Cette année, il a décidé de sauter le pas et d’accéder à la catégorie supérieure, le 250cc. Au diable le titre national, qu’il a manqué d’un rien en 2021. Une histoire de manche manquée pour cause d’épaule déboitée. « Je me sens prêt, j’ai bien travaillé, assène-t-il en se décasquant. J’appréhende un peu, il y aura beaucoup plus de pilotes sur la ligne de départ. »
Un exploit en Corse
Sur la grille de départ, il sera le plus jeune. La décision de le surclasser a été mûrement réfléchie. Même si la progression de l’adolescent est linéaire, il était hors de question de précipiter son entrée dans la cour des grands. « Cette saison est très importante pour lui, pose Loris Capirossi, rencontré plus tard à Fontvieille. C’est un garçon intelligent, il a un esprit de champion et va travailler très dur pour atteindre ses objectifs. Je me vois en lui. »

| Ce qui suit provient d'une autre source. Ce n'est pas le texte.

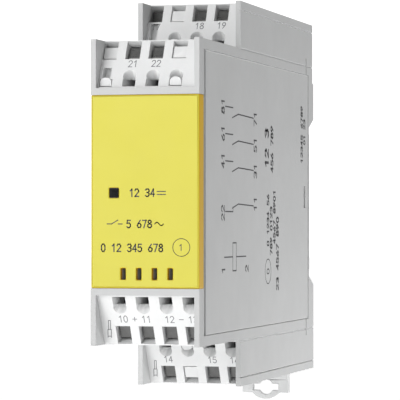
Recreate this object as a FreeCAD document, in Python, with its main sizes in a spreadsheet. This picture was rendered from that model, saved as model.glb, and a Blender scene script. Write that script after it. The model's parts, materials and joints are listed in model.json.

Scolarisé au Lycée Pierre et Marie Curie de Menton, Melvin Viola a bâti son début de carrière de poles positions, de victoires et de podiums. Son titre de champion de France en 85cc en 2020 en est le meilleur exemple. Mais son plus beau fait d’armes a eu lieu en Corse. « Il avait été invité pour une course de côte et avait signé un Top 40 face à 200 concurrents, sous la pluie, avec un 65cc chaussé de pneus slicks, conte avec passion Gerome Viola. Les organisateurs l’avaient convié l’année d’après. Sur place, on discutait avec le gérant d’un magasin et il s’est mis à nous parler d’un ‘jeune continental qui a marqué les esprits’, qu’il appelait affectueusement ‘le petit Viola’. Quand il a appris que Melvin se trouvait face à lui, il nous a offert une casquette et un tee-shirt, et mon fils lui a signé son premier autographe. »
Sa réputation, Melvin Viola la construit sur les circuits de France et de Navarre. Il est présenté comme un jeune pilote doté d’une solide expérience, rapide et sans peur, mais franchement pas casse-cou. « C’est un diesel. Melvin ne sera jamais en haut de la feuille des temps lors des essais. Il a besoin d’analyser la piste. Quand il sent qu’il est à la limite, il travaille autour de cette zone pour maximiser sa vitesse », pose Gerome Viola. Loris Capirossi renchérit : « Ne pas beaucoup tomber à son âge est bon signe. Il doit cultiver cette propension à bien construire ses week-ends de course. »
Un attrait pour les épreuves de vitesse
La passion, surtout automobile, a un coût. Une saison coûte la bagatelle de 25 000 €, sans compter les motos financées par des partenaires et les pneus limés sur la piste. « Je travaille sans arrêt sur le budget. Le plus gros, ce sont les déplacements. On part en camion le mercredi après-midi, ce qui nécessite des nuits à l’hôtel, des repas…, dévoile Gerome Viola. Heureusement, on peut compter sur une main d’œuvre familiale. »
Sa garde rapprochée. Entre sa sœur Stessy qui s’occupe de l’administratif, des repas et de la préparation des équipements, ses oncles, mécaniciens, et son paternel qui chapeaute le tout, Melvin Viola est bien entouré. « Je suis à l’aise avec eux, je me sens plus serein que dans un Team à l’ambiance impersonnelle », avance l’intéressé, bien dans ses bottes.
Pour les neuf courses de la saison, il bénéficiera également d’un œil expert sur le châssis de sa machine. Un sacré coup de pouce, alors que le pilote du Moto Club de Monaco vise un Top 10. La régularité sera juge de paix. « Je suis rapide sur la portion terre, mais pas autant que sur le goudron, analyse-t-il. Peut-être que je dévierai, un jour, vers les épreuves de vitesse. »
On sent un réel attrait pour la discipline de ses idoles Marc Marquez, Valentino Rossi et Fabio Quartararo, avec qui il a d’ailleurs roulé à Monti. « J’aimerais bien lui faire tester la vitesse sur un circuit pour observer ses qualités et juger son niveau. Le talent se voit immédiatement », tranche Loris Capirossi. Melvin Viola n’a pas fini de rouler.